I turned next to a source inside the bagel world, someone who works with a lot of different shops and didn’t want me to use his name because the bagel industry is apparently built on secrets and opacity. “It’s Koreans like Knickerbocker, but not them,” my bagel mole explained. “They’re just using the name in the filing.” He’d heard Knickerbocker had looked at the space but had passed. Whoever was behind New Absolute Bagel was, true to the name, someone new.

Eventually I tracked down a certificate of incorporation for New Absolute Bagel, signed by someone named Kyung Mi Kim, who has owned restaurants in Bayside and in Flushing. I called her, and she affirmed that she is the owner but then explained that she doesn’t speak much English, so we moved to text with the aid of translation. In Hangul, she confirmed that New Absolute Bagel will open this summer and that it’s currently under construction. When I asked about any potential partners in the project, she responded, “I’m 100 percent by myself.”

This struck me as strange because of Knickerbocker’s address on the name-change filing.
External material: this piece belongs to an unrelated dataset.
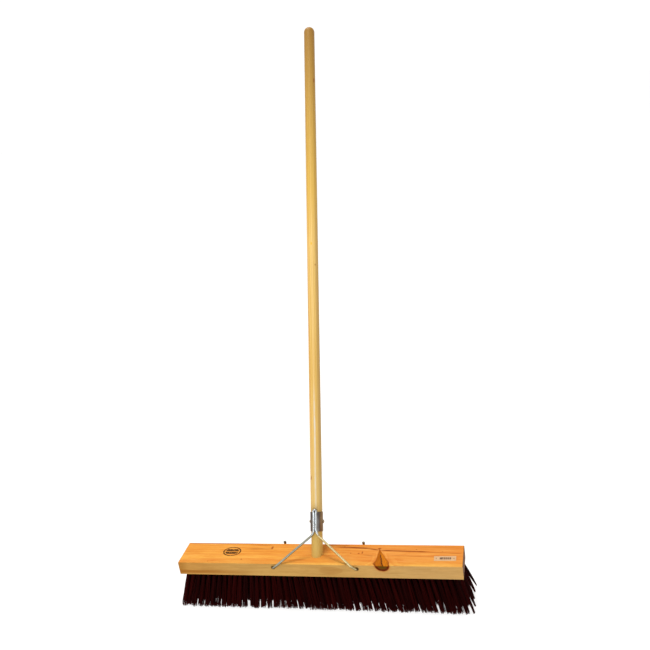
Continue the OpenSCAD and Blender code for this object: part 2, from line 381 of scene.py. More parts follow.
def knot_crack(s, knot, share, bend, below):
    """A drying crack down the knot's middle, on the top face only."""
    width = s.spread(share, 0.3, 0.75, 0.5 * MM, 1.2 * MM)
    crack = s.math("LESS_THAN", s.math("ABSOLUTE", bend), width)
    crack = s.times(crack, s.fade(below, 0.0, 1.0), s.spread(share, 0.30, 0.42))
    return s.times(crack, s.math("LESS_THAN", knot, 0.85))


def knot_colour(s, place, wood, knot, share, away):
    """Lays the knot over the wood: heart, bark, halo and crack. Also gives the crack."""
    _, _, z = s.parts(place)
    off_x, _, _ = s.parts(away)
    bend = s.math("ADD", off_x, s.wander(place, (30, 70, 70), 3.4 * MM))
    begun = s.spread(share, 0.0, 0.05)
    below = s.spread(z, CUT_STARTS, CUT_COMPLETE)
    inside = s.times(s.spread(knot, 0.92, 1.0, 1.0, 0.0), begun)
    wood = s.mix(inside, wood, knot_heart(s, place, knot, share, bend, below))
    bark = s.mix(below, rgb(98, 36, 0), rgb(92, 28, 0))
    wood = s.mix(knot_rim(s, place, knot, share, begun, below), wood, bark)
    halo = s.times(s.spread(knot, 0.94, 1.04), s.fade(knot, 1.0, 1.35), begun, 0.50)
    wood = s.mix(halo, wood, rgb(186, 104, 30))
    crack = knot_crack(s, knot, share, bend, below)
    return s.mix(s.times(crack, 0.9), wood, rgb(62, 24, 0)), crack


def specks(s, place):
    """How dark the small pin knots on the top are."""
    total = 0.0
    for at_x, at_y, half_x, half_y in SPECKS:
        offset = s.vector("SUBTRACT", place, (at_x, at_y, BLOCK_TOP))
        shrunk = (1 / (half_x * MM), 1 / (half_y * MM), 1 / (half_x * MM))
        reach = s.length(s.vector("MULTIPLY", offset, shrunk))
        reach = s.math("ADD", reach, s.wander(place, 500, 0.15))
        total = s.most(s.fade(reach, 0.3, 1.0), total)
    return total


def hole_mouth_shade(s, place):
    """Painted shade round the mouths of the holes where the wire goes in."""
    total = 0.0
    for side in (-1, 1):
        at = (side * WIRE_HOLE_X, -HALF_WIDTH, BLOCK_TOP - WIRE_HOLE_DEPTH)
        reach = s.length(s.vector("SUBTRACT", place, at))
        reach = s.math("ADD", reach, s.wander(place, 420, 0.7 * MM))
        total = s.most(s.fade(reach, 3.4 * MM, 5.4 * MM), total)
    return total


def planed_top(s, place, cloud):
    """The planed and oiled top is orange, paler at its front edge and redder at its back edge."""
    x, y, _ = s.parts(place)
    share = s.spread(cloud, 0.3, 0.7)
    left = s.mix(share, rgb(205, 140, 54), rgb(210, 152, 66))
    right = s.mix(share, rgb(192, 122, 48), rgb(204, 138, 62))
    top = s.mix(s.spread(x, -0.10, 0.14), left, right)
    top = s.mix(s.spread(y, -0.60 * HALF_WIDTH, -0.92 * HALF_WIDTH), top, rgb(208, 156, 70))
    return s.mix(s.times(s.spread(y, 0.55 * HALF_WIDTH, HALF_WIDTH), 0.4), top, rgb(194, 118, 42))


def sawn_side(s, place, cloud):
    """The sawn front and back are khaki, browner at the left and greyer at the right."""
    x, _, _ = s.parts(place)
    side = s.mix(s.spread(cloud, 0.3, 0.7), rgb(186, 142, 76), rgb(200, 157, 88))
    side = s.mix(s.fade(x, -0.295, -0.10), side, rgb(188, 136, 66))
    side = s.mix(s.times(s.fade(x, -0.303, -0.280), 0.6), side, rgb(152, 98, 26))
    return s.mix(s.times(s.spread(x, 0.05, 0.20), 0.7), side, rgb(194, 154, 96))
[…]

Jeung, from Knickerbocker, says he does not know Kim, but the connection may have to do with two of Knickerbocker’s other partners: Wee Kwan Oh and Jeong Sook Lee. Lee is, at the moment, suing Oh, alleging that Oh was involved in a “discreet attempt to sell the business at a substantially low[er] price than fair market value” without involving her. And when I asked Kim — she’s the person opening New Absolute Bagel — about Oh, she confirmed that she’d previously “tried to buy his store last year, but it didn’t work.” Instead, when Absolute’s storefront became available, she used the same documents filed with the state from the previous purchase attempt and only changed the name and address of the new business. “Knickerbocker has nothing to do with me anymore,” she told me. Neither does the original Absolute Bagels, of course, but if Kim’s actual bagels are comparable, her new neighbors likely won’t care too much about that.